Neither he nor I were excited about this, but the server did tell us it had cheesecake bites, which sounded like could be good at least.

The "cheesecake bites" were the "gâteau au formage blanc caramelize", which, while yes, technically a "cheese" "cake", it certainly wasn't cheesecake.  Instead, they were jiggly squares, most like a custard than a cheesecake.  I didn't actually taste anything remotely formage blanc-esque.  I did like the brûléed top though, a nice touch.  Really, this was more of a play on crème brûlée than cheesecake.

The star attraction was the apricot I guess.  It was ... a whole apricot, cut in half, and glazed.  Nearly impossible to cut into with the spoons we had.  We had no forks nor knives, so this was really awkward.  Ojan gave up after a few tries and just left it.  The glaze was just sweet apricot puree.

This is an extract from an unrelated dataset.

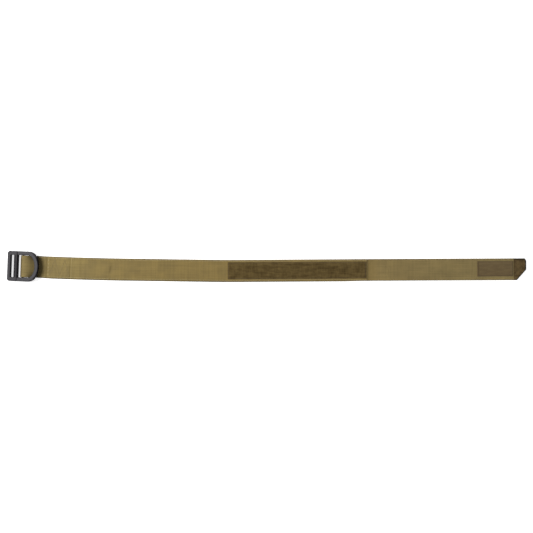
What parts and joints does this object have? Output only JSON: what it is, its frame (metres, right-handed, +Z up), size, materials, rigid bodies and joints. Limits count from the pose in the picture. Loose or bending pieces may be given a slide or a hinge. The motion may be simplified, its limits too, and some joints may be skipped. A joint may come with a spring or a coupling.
{
  "type": "webbing belt",
  "caption": "Flat webbing utility belt: a metal slot-and-ring buckle in a stitched webbing loop, a doubled strap with a loop panel, and a single tail with a hook patch and a cut, covered tip.",
  "frame": {"origin": "centre of the bounding box in plan, on the flat surface that the belt lies on", "axes": "+X along the belt from the buckle to the tip, +Z up out of the belt's outer face, +Y across the belt"},
  "size_m": [1.0706, 0.064, 0.0162],
  "materials": {
    "buckle_metal": "satin black coating, worn on the edges",
    "webbing": "tan-khaki woven nylon webbing",
    "loop_pile": "dark olive-brown looped pile",
    "hook_tape": "olive-brown hook tape",
    "thread": "khaki bonded nylon thread",
    "cover_sheet": "dark brown synthetic sheet"
  },
  "bodies": {
    "panel": {"webbing_lower_panel": "webbing", "webbing_upper_panel": "webbing", "edge_seams_panel": "thread", "ply_end_seam": "thread", "loop_panel": "loop_pile", "loop_panel_seam": "thread"},
    "middle": {"webbing_lower_middle": "webbing", "webbing_upper_middle": "webbing", "edge_seams_middle": "thread"},
    "front": {"webbing_lower_front": "webbing", "webbing_upper_front": "webbing", "edge_seams_front": "thread"},
    "buckle_end": {"webbing_loop": "webbing", "webbing_lower_buckle_end": "webbing", "webbing_upper_buckle_end": "webbing", "loop_tack_seam": "thread", "box_zigzag_seam": "thread", "box_end_seam": "thread", "edge_seams_buckle_end": "thread"},
    "buckle": {"buckle_frame": "buckle_metal"},
    "tail": {"webbing_tail": "webbing"},
    "tail_outer": {"webbing_tail_outer": "webbing"},
    "tip": {"webbing_tip": "webbing", "hook_patch": "hook_tape", "hook_patch_seam": "thread", "tip_cover": "cover_sheet", "tip_cover_seam": "thread"}
  },
  "joints": [
    {"name": "front_bend", "type": "hinge", "parent": "panel", "child": "middle", "pos_m": [-0.0886, -0.00978, 0.0022], "axis": [-0.0052, 1, 0], "range_deg": [-90, 90]},
    {"name": "crease_bend", "type": "hinge", "parent": "middle", "child": "front", "pos_m": [-0.32257, -0.00611, 0.0022], "axis": [0.0157, 0.9999, 0], "range_deg": [-90, 90]},
    {"name": "buckle_end_bend", "type": "hinge", "parent": "front", "child": "buckle_end", "pos_m": [-0.39654, -0.00404, 0.0022], "axis": [0.0279, 0.9996, 0], "range_deg": [-90, 90]},
    {"name": "buckle_swing", "type": "hinge", "parent": "buckle_end", "child": "buckle", "pos_m": [-0.50246, 0.00003, 0.00475], "axis": [-0.0384, -0.9993, 0], "range_deg": [0, 120]},
    {"name": "tail_fold", "type": "hinge", "parent": "panel", "child": "tail", "pos_m": [0.2134, -0.0082, 0.00545], "axis": [0.0035, -1, 0], "range_deg": [0, 180]},
    {"name": "tail_bend", "type": "hinge", "parent": "tail", "child": "tail_outer", "pos_m": [0.3214, -0.00782, 0.0011], "axis": [-0.0035, 1, 0], "range_deg": [-90, 90]},
    {"name": "tip_bend", "type": "hinge", "parent": "tail_outer", "child": "tip", "pos_m": [0.4279, -0.00745, 0.0011], "axis": [-0.0035, 1, 0], "range_deg": [-90, 90]}
  ]
}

There was also a little orange colored cream, neither of us could identify that either, perhaps it too was apricot infused?

And finally, in the center was a quenelle of ice cream.  We didn't know what flavor it was, and I kept saying it was something Persian-like, perhaps cardamom? Or rose water?  Or saffron?  When I looked it up later, I learned that it was lemon verbena.

I didn't really like anything about this dessert.  While mine had some redeeming qualities, this one really didn't.  Neither of us bothered finish it.
And finally, a little platter with mignardises.  Again, even with a 3 course lunch menu, these elements were included.

I'm never a fan of madelines, so the madeline was entirely lost on me.  I tried it, but yes, just a madeline.  Ojan took a single bite and discarded his.

The chocolates on the other hand were great.  Ojan got to his first, and immediately proclaimed that I'd like it, telling me nothing else.

Thus I was shocked when I bit into it, and the shell gave way to a smoothy, creamy salted caramel.  This was quite good, so I managed to leave the lackluster dessert portion of the meal very happy.  Bonus migs for the win!